My Lords, I will try not to detain the House for too long at this hour. I want to speak, in particular, about the effects that this legislation will have on people with life-limiting illnesses and on those with terminal diagnoses. I want to follow on from a lot of what was said by the noble Lord, Lord Patel, and the right reverend Prelate the Bishop of St Albans and from some of the points made by the noble Baroness, Lady Browning.
As a nurse by profession, I could give many examples, but one that bears heavily on me is that of people living with motor neurone disease—that awful, usually rapidly progressing illness, which is always fatal. There is no cure, and it is a disease that I have seen at close hand.
We have heard much from the Government about the need to have a welfare system that is fair, that boosts employment; that is about choices, transforming lives, paying off the deficit and so on. The Conservative manifesto also promised—if I recall correctly—to protect people with disabilities and the most vulnerable in society. Therefore, I wonder why so many charitable organisations caring for the vulnerable and for those with differing disabilities are so concerned about the Bill—none more so than the Motor Neurone Disease Association, to which I should pay the warmest of tributes for its tireless work in supporting those living with MND and in supporting research into a possible cure.

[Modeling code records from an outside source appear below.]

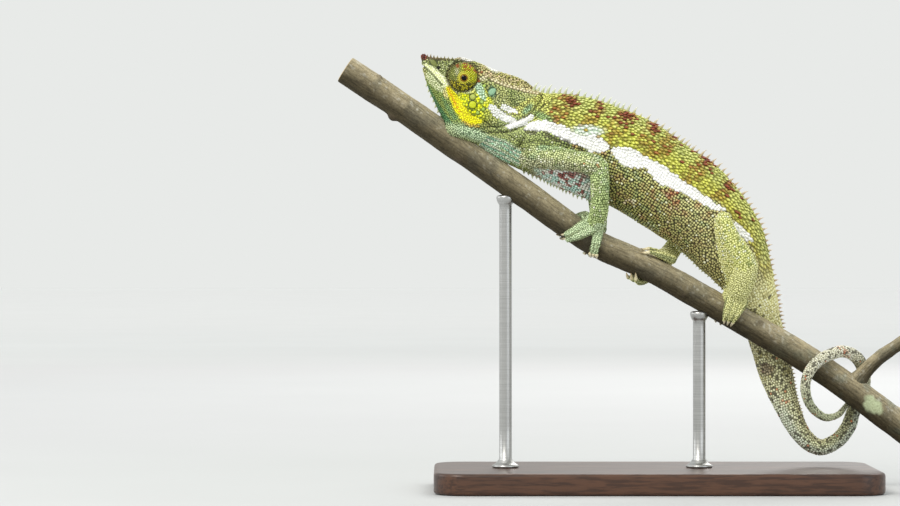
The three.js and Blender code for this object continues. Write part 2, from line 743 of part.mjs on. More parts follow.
const headRoom = headSolid(GAP);
const footRooms = Object.values(FEET).map((foot) => footSolid(foot, GAP));
const bodyRooms = [branchRoom, twigRoom, ...footRooms];
LENGTHS.forEach((length) => {
  const body = spineSolid(length);
  const undersides = [CHEST_CONES, BELLY_CONES].flatMap((row) => spikeRow(row, -1, length));
  const spikes = [...spikeRow(BACK_SPINES, 1, length), ...undersides];
  const cutters = length.name === 'neck' ? [headRoom, ...bodyRooms] : bodyRooms;
  const tone = length.name.startsWith('tail') ? SKIN_TONES.tail : SKIN_TONES[length.name.split('_')[0]];
  place(length.name, cut(join([body, ...spikes]), cutters), tone);
});

const trunkRooms = [...LENGTHS.slice(0, 4).map((length) => spineSolid(length, GAP)), branchRoom];
const limbTube = (rows, grow) => tube(track(rows), { ...LIMB, from: 0, to: rows.length - 1, grow });
Object.entries(LIMBS).forEach(([name, limb]) => {
  const tone = SKIN_TONES[name.split('_')[1]];
  place(`${name}_upper`, cut(limbTube(limb.upper, 0), [...trunkRooms, ...footRooms]), tone);
  const feetOfOthers = Object.values(FEET).flatMap((foot, k) => (foot.limb === name ? [] : [footRooms[k]]));
  const lowerCutters = [limbTube(limb.upper, GAP), ...trunkRooms, ...feetOfOthers];
  place(`${name}_lower`, cut(limbTube(limb.lower, 0), lowerCutters), tone);
});

Object.entries(FEET).forEach(([name, foot], number) => {
  const tone = SKIN_TONES[foot.limb.split('_')[1]];
  const cutters = [branchRoom, limbTube(LIMBS[foot.limb].lower, GAP), ...footRooms.slice(0, number)];
  place(`${name}_foot`, cut(footSolid(foot, 0), cutters), tone);
  everyToe(foot, (_, bundle, k) => {
    const claw = cut(clawSolid(foot, bundle, k, 0), [branchRoom]);
    place(`${name}_${bundle.name}_claw_${k + 1}`, claw, TRIM_TONES.claw, 0.4);
  });
});

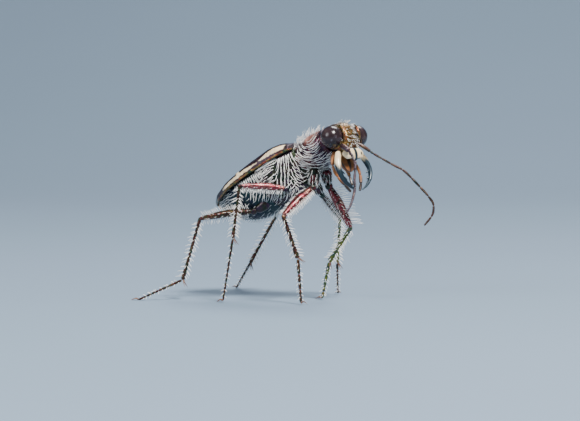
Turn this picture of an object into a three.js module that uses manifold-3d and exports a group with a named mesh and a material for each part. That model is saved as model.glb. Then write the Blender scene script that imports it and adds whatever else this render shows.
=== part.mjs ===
// A tiger beetle standing high on its six legs, head turned down and a little to its right.
// Millimetres. The beetle faces +X, its left is +Y, the floor is z = 0.

import * as THREE from 'three';
import { mergeVertices } from 'three/addons/utils/BufferGeometryUtils.js';
import Module from 'manifold-3d';

const wasm = await Module();
wasm.setup();

// Driving dimensions

const gap = 0.12;                 // clearance between neighbouring pieces
const bodyPitch = 29;             // degrees that the trunk rises towards the head
const tailTip = [-6.45, 0, 6.9];  // rear end of the wing cases
const elytraLength = 8.3;
const shellWall = 0.5;            // thickness of a wing case
const headCentre = [4.88, -0.33, 12.15];
const headYaw = -16;              // degrees, to the beetle's right
const headPitch = 67;             // degrees, jaws downwards
const eyeOffset = 1.2;            // from the head's middle to an eye's middle
const eyeLift = 0.05;             // of the eyes towards the face
const eyeRadii = [0.84, 0.84, 0.82];   // along the head, sideways, towards the face
const shellFloor = 0.12;          // how far a wing case swells under its rim
const shellSquareness = 0.6;      // 1 is an elliptic section, lower gives steeper sides

// Trunk tables: distance from the tail tip, then the size there

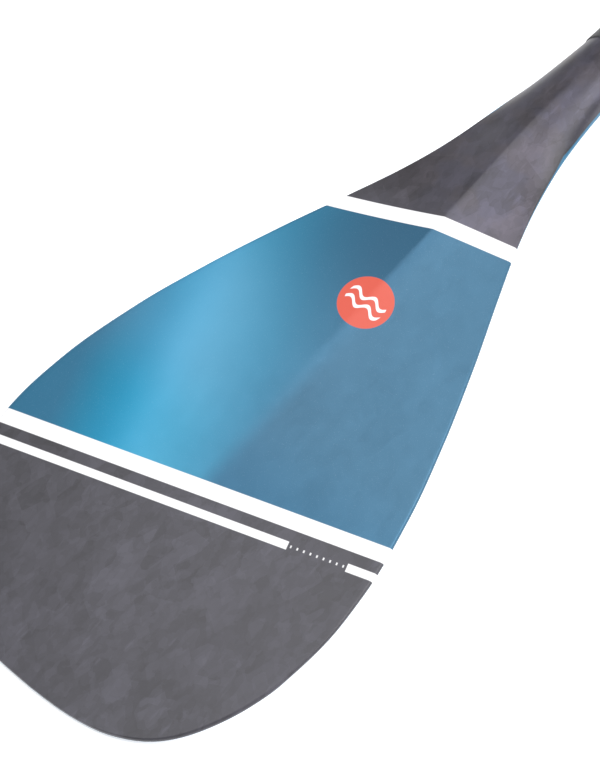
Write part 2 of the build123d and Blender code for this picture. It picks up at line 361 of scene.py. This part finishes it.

One of the MNDA’s real concerns is the proposal to include the basic or main rate allowance of the employment support allowance in the freeze. People with motor neurone disease inevitably face rising costs as the disease progresses. If the Bill is enacted in its present form, they would be quite a bit worse off by 2019 or 2020.
A second issue causing much concern is the reduction in the benefit cap. This will undoubtedly have an adverse effect on those full-time, unpaid carers who do not live in the same household as the person they care for. This can include friends and/or family members who do not live in the same property. It could also include people who do live in the same property but who are counted as a separate household. For example, an adult living with and caring for an elderly parent or sibling may still be subject to the benefit cap. It cannot be right, therefore, that the inclusion of the carer’s allowance and bereavement allowance will affect full-time, unpaid carers in this way. In my view, these two allowances should be removed from the scope of the benefit cap.
Thirdly, there is very real concern about the question of mortgage interest. Converting this present benefit into a recoverable interest-bearing loan has the potential to leave many in great difficulty, not least those with an illness such as motor neurone disease, where the condition can deteriorate very quickly. In these situations, financial difficulties can follow just as rapidly. It cannot be right that people with life-limiting illnesses should be put in this position of possible financial crisis.
How can the waiting period of 39 weeks before qualifying for this new loan be justified? In not a few cases, 39 weeks is actually longer than the time between diagnosis of motor neurone disease and death. The cumulative effect of the reforms I have referred to is a potentially adverse effect for many people with life-limiting illnesses.
All Governments will sometimes propose or do things that provoke disappointment, anger and a whole gamut of other emotions and reactions. However, I suspect that anyone with a nursing background such as mine, and who is familiar with life-limiting illnesses, is entitled to be profoundly upset and not a little angry that any political party that claims to be on the side of the people, not least people with illness and disability, would seek to deal with the deficit on the backs of those living with always fatal illnesses such as motor neurone disease.
Nothing in these proposals has anything whatever to do with fairness, boosting employment or making work pay. Penalising people with life-limiting illness will do nothing to build an economy based on higher pay—or any of the other reasons that might be advanced as justification for this Bill. Except it will, perhaps, make the tiniest of tiny dents in the deficit. But if so, to how many decimal points would the Treasury have to go to measure that very tiny dent? Even if it were measurable, the Treasury would never publish such a calculation. Given the track record of that department in recent times, it is not about caring but about dogma. Others are being left to pick up the pieces.
I do not believe for one moment that the Minister would wish these things on people with terminal illnesses or diseases such as motor neurone disease. I hope that he will, in replying, be able to give a commitment that the Government will attempt to address these very proper and real concerns raised on behalf of those with life-limiting illnesses, and that the Government can show that they are listening. I look forward very much to the Minister’s reply.